How much does a sybian go for? Based on what they are, I would think you could make one for $100. Thinking of wedding presents, have you guys set a date yet or what? I need some excuse to head out West for a vacation. :D


The "Magic Wand" is a single fixed head. They made another one in the past that had a giant "cant miss" face on it. The magic wand is quite simple and has a flexible shaft as well as a nice corner on the face that....well, the corner tends to find speed bumps well :D

Shit, I dont know where to find something that looks like a saddle stand with a vibrating motor in it or I would make one. They have some other interesting machines but I would need a machine shop to build the reciprocating linkage.

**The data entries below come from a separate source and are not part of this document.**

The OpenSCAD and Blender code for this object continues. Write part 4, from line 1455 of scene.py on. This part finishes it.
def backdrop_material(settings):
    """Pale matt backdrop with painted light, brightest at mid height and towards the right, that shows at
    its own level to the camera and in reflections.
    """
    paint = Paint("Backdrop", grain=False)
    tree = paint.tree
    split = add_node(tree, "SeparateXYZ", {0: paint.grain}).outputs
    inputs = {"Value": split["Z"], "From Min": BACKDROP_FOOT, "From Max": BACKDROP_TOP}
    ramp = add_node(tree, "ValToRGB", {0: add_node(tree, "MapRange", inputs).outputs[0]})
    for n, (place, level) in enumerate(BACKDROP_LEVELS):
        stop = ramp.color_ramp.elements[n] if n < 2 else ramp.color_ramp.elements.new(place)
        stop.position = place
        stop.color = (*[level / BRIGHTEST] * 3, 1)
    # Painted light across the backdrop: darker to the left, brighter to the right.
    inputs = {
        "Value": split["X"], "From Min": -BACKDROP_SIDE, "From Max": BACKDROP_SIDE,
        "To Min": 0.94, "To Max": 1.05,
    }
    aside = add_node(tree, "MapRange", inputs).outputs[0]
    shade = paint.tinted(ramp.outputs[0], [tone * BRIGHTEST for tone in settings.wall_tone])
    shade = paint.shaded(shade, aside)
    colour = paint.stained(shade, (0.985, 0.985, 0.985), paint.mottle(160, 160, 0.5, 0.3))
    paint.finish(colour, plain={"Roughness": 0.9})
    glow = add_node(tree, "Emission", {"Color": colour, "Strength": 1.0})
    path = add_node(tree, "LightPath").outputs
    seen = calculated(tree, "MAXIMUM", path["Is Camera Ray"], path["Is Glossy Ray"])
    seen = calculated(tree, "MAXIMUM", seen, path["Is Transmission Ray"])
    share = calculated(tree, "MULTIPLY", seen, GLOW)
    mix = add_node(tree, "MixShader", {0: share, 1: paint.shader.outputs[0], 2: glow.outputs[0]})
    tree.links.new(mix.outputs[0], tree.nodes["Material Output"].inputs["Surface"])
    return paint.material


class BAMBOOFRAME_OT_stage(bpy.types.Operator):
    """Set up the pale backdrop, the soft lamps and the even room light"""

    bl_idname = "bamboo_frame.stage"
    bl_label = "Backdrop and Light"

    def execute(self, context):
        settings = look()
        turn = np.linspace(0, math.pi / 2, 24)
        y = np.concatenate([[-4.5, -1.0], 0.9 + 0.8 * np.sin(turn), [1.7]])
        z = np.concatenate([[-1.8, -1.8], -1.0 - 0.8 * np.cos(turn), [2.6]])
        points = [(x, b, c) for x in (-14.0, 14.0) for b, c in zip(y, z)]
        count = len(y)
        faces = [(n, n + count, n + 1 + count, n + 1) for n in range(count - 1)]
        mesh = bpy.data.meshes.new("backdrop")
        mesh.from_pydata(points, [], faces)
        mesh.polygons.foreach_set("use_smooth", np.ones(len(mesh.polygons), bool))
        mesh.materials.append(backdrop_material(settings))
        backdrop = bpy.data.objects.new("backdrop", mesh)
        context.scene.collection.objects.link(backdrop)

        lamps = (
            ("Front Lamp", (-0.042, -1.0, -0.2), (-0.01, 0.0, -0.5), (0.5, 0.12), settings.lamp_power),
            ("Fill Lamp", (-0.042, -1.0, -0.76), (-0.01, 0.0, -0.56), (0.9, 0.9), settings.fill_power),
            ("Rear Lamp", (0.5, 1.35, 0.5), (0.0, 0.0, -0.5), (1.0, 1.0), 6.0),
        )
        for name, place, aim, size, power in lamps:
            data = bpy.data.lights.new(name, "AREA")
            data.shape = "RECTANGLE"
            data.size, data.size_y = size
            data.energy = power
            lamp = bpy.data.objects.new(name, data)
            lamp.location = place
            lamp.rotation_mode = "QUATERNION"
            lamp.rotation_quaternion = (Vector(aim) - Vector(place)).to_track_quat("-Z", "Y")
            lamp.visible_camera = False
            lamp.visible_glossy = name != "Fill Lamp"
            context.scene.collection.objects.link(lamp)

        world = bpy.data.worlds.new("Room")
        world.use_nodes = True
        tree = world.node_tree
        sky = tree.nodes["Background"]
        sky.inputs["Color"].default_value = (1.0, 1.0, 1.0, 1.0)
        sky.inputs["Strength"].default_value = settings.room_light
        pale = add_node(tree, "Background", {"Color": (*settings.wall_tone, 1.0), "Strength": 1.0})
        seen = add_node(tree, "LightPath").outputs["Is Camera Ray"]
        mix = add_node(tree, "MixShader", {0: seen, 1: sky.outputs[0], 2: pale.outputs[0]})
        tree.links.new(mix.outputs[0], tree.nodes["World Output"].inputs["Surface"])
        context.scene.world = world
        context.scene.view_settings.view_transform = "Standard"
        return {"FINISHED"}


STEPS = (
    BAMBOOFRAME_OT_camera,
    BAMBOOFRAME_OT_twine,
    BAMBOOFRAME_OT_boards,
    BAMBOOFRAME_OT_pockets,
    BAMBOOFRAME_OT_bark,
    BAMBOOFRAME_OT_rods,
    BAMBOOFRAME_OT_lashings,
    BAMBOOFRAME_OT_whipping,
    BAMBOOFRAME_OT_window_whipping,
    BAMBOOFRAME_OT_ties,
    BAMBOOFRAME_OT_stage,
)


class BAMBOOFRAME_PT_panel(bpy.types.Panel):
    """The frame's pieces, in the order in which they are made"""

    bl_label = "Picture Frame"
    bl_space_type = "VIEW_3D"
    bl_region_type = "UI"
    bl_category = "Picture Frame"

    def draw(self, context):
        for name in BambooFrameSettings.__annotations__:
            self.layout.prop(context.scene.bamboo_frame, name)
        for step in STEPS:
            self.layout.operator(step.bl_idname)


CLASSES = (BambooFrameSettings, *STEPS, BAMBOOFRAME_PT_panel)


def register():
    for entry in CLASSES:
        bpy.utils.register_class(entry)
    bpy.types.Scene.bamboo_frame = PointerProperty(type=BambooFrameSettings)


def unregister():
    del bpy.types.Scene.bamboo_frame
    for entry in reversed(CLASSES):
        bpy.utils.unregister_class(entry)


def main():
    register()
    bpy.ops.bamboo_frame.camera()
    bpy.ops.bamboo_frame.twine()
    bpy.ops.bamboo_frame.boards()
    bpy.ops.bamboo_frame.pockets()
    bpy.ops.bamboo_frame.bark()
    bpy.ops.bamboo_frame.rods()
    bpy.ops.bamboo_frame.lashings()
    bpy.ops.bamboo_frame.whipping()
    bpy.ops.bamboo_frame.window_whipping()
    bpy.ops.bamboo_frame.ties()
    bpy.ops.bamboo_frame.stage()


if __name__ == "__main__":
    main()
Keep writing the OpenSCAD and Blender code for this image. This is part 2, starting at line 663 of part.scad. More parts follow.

We have to talk to our accountants about 2004 taxes before we plan a date. I'd like to get it done this year but we may opt to wed in the 2005 tax year in january.
 
Hogg said:
Shit, I dont know where to find something that looks like a saddle stand with a vibrating motor in it or I would make one. They have some other interesting machines but I would need a machine shop to build the reciprocating linkage.
"So, what are you building this for?" :D

Im off to bed, bro. Have a good one.
 
Dear Hogg in the Hamptons.

Wow thats a tuffy... First you should consider the "pecan Log" theory... It states,, Things which are inserted into a males ass tend to come out looking like pecan logs,, which inturn ruins the mood for the male and female involved,,, so if you do decide to take in the balloon knot,, be sure to give yourself a good clensing first.... clensing is very important also,,, because of the "tailgater" theory,, which states,, when an object is inserted into your ass and removed quickly,, ther is the possibility that shortly after it is removed it will be closely followed by a turd,, IE "tailgater" theory,,, which inturn will ruin the mood for you and your lady,,, to avoid this you must stand on your head for thirty minutes before insertion... GOOD LUCK
 
What a bunch of sick bastards. I'm trying to EAT here...

Ian Smith said:
Dear Hogg in the Hamptons.

Wow thats a tuffy... First you should consider the "pecan Log" theory... It states,, Things which are inserted into a males ass tend to come out looking like pecan logs,, which inturn ruins the mood for the male and female involved,,, so if you do decide to take in the balloon knot,, be sure to give yourself a good clensing first.... clensing is very important also,,, because of the "tailgater" theory,, which states,, when an object is inserted into your ass and removed quickly,, ther is the possibility that shortly after it is removed it will be closely followed by a turd,, IE "tailgater" theory,,, which inturn will ruin the mood for you and your lady,,, to avoid this you must stand on your head for thirty minutes before insertion... GOOD LUCK
 
Ian , The other night me and a few of my closest friends gangbanged my wife. We all let our manly juices flow freely all over her. I quickly gathered up all of the liquid and saved it. My question is....If I put the afforementioned juice on my cinnamon rolls, will it substantially increase the protien content of my breakfast? Any help you can give me in this critical area would be appreciated. Thanks in advance.....

Bearze34
 
Dear sweets in Maine,,, It started to feel a bit,,, well,,,,,, Gay. LOL. I was catching wayyy to much shit over it....
 
Dear Ian,

What is a donkey punch, Is that someone punching you in the back of the head? and has anyone ever donkey punched you?